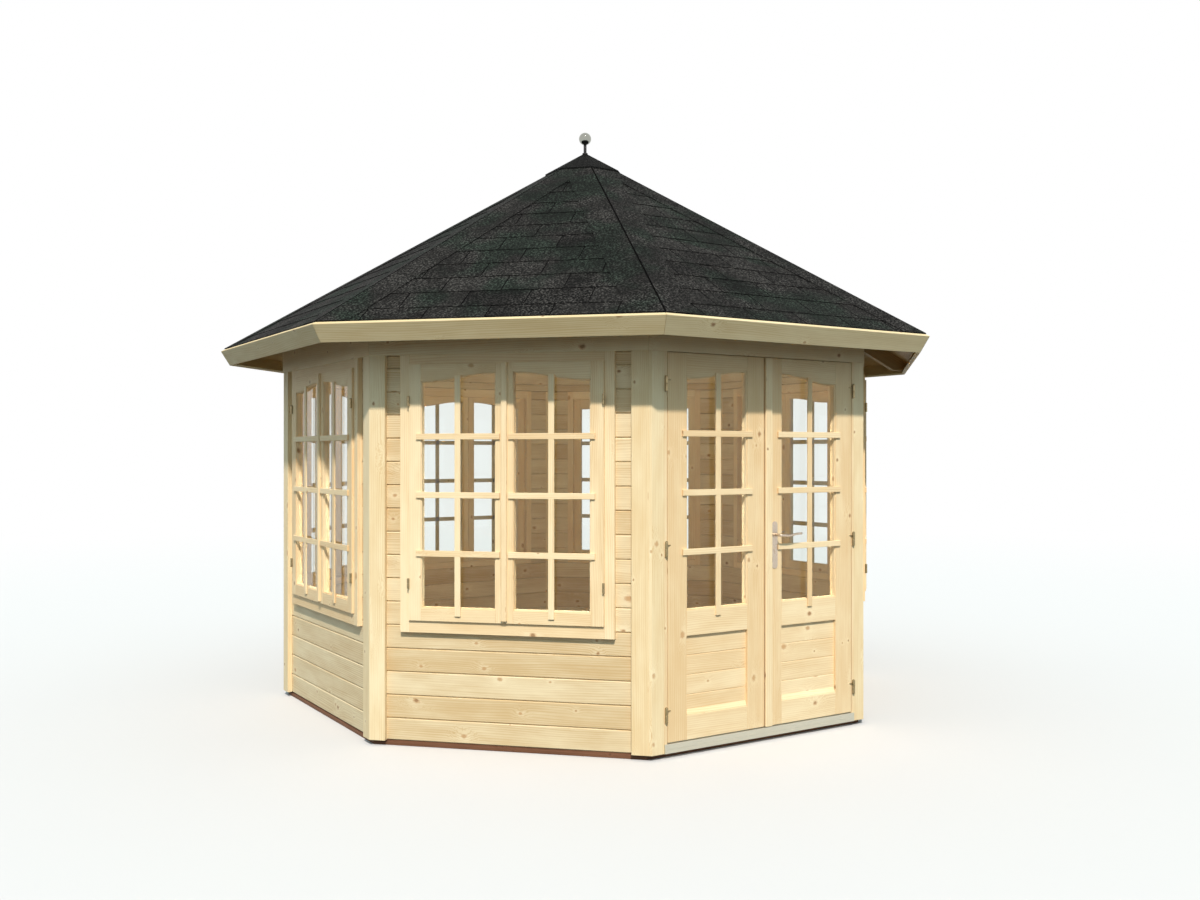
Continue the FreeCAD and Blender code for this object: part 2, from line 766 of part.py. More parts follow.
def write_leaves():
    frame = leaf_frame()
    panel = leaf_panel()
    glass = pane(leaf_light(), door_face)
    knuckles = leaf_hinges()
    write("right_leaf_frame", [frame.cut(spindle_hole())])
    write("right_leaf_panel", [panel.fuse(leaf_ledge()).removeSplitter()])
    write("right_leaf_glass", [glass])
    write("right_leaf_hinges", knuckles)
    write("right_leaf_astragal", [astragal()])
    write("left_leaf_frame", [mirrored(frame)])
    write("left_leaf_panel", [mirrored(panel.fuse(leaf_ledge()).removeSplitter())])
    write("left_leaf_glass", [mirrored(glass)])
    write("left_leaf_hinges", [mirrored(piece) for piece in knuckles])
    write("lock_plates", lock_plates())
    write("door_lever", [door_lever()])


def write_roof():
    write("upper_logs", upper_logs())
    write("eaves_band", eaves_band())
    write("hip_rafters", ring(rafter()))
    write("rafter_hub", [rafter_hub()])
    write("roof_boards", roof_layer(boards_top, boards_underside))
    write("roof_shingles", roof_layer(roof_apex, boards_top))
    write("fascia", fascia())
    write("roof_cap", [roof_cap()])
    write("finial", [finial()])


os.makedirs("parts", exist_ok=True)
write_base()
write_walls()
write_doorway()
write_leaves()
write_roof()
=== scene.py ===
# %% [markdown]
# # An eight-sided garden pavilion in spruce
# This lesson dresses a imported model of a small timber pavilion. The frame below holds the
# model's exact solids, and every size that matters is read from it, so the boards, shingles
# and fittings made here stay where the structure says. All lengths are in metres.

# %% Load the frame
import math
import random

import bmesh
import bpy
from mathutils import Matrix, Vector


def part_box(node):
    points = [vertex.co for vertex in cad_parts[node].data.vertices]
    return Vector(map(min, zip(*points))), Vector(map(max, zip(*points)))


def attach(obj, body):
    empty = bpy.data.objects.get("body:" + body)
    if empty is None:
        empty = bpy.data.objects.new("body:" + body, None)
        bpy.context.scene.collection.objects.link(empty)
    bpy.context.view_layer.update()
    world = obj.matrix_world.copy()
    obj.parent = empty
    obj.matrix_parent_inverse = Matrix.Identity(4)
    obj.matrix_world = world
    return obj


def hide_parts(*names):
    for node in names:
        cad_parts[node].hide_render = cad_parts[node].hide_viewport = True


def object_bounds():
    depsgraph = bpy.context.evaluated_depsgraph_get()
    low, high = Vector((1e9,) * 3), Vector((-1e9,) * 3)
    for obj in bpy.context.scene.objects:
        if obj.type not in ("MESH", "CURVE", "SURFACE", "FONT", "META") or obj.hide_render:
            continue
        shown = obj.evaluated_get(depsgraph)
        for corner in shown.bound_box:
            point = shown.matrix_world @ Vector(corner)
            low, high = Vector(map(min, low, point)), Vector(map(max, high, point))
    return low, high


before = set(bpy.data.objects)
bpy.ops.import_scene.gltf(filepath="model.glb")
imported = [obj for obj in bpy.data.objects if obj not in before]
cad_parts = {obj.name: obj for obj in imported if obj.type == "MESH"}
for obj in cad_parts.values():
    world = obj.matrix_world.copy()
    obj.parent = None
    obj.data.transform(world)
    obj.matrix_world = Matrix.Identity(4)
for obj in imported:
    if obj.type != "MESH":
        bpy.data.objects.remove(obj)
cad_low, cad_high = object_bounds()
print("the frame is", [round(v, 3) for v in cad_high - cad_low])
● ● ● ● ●
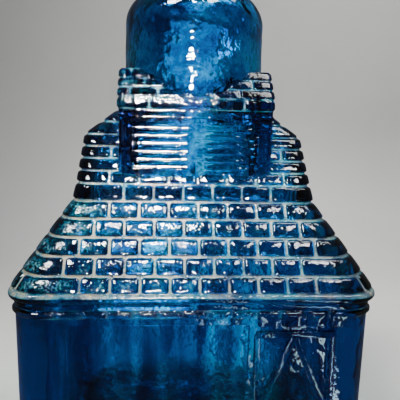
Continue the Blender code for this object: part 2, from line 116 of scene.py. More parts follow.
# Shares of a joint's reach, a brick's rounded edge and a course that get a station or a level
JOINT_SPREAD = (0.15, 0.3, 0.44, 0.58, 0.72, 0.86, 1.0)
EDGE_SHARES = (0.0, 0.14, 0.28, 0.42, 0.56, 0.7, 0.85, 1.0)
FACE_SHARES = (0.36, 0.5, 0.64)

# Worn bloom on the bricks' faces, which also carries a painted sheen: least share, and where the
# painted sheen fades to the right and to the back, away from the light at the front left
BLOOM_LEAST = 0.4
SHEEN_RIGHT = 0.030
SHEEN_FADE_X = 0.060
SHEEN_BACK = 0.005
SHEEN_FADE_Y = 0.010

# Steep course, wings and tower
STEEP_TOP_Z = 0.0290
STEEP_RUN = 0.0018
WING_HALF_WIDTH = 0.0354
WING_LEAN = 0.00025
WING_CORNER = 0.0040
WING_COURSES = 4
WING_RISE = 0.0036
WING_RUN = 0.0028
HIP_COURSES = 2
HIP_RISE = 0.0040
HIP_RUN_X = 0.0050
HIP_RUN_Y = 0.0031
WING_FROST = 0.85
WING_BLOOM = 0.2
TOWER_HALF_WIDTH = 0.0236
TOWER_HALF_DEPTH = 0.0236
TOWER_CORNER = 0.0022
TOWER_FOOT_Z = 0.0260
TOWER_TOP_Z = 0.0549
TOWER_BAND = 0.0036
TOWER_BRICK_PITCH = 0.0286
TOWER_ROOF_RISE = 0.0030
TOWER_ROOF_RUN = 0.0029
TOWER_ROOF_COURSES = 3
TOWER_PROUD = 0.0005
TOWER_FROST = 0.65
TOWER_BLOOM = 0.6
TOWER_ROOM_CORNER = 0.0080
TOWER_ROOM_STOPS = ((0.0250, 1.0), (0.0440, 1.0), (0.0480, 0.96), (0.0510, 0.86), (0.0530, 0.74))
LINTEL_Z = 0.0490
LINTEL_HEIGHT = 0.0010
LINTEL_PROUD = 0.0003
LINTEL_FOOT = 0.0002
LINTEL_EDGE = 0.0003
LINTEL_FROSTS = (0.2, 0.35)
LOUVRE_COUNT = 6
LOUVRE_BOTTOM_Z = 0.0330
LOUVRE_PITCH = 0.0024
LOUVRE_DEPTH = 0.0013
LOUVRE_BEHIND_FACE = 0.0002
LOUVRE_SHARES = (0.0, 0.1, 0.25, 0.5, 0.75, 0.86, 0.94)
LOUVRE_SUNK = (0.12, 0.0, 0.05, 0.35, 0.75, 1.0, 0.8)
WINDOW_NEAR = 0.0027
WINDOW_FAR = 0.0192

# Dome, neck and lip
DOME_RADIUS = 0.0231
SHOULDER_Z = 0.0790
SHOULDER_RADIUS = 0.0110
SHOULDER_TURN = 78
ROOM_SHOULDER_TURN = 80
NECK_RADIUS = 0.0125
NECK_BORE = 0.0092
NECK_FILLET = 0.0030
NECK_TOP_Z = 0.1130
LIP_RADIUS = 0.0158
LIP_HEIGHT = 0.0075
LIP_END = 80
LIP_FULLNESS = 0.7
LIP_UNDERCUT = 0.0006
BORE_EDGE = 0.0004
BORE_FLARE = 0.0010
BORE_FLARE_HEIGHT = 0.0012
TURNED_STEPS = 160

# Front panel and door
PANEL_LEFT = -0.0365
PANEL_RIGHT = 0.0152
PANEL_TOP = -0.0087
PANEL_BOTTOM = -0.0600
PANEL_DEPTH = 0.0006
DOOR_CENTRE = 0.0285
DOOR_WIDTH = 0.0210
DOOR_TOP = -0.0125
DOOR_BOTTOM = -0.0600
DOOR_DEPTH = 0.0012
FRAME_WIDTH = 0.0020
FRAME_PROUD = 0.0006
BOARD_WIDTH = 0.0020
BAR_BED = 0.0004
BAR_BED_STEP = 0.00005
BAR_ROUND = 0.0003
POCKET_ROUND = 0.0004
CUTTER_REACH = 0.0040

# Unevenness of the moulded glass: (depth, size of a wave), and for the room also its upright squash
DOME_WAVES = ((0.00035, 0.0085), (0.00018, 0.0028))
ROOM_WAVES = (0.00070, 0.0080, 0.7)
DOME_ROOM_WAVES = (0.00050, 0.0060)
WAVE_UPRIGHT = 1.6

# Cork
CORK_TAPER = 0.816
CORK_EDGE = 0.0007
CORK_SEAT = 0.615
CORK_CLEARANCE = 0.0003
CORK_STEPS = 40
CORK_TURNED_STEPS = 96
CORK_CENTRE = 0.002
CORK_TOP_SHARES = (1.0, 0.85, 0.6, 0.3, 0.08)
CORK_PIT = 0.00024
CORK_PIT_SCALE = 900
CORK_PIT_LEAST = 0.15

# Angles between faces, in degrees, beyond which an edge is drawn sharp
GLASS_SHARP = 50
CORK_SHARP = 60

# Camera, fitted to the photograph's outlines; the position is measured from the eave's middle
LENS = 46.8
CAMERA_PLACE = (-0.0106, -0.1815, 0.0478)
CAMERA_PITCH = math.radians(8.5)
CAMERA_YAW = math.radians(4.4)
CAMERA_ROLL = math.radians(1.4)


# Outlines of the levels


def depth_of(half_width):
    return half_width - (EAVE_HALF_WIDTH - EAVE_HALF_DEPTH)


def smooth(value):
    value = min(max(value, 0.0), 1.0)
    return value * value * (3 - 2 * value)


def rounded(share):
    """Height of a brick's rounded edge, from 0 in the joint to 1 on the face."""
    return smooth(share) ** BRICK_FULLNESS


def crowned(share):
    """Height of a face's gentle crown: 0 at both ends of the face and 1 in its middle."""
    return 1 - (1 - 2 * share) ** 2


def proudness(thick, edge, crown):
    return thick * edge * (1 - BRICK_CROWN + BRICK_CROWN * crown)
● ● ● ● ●
#### [REQUIREMENT]
Work out the number of lines above that include the string "from" and write only that number.

#### [FULL ANSWER]
7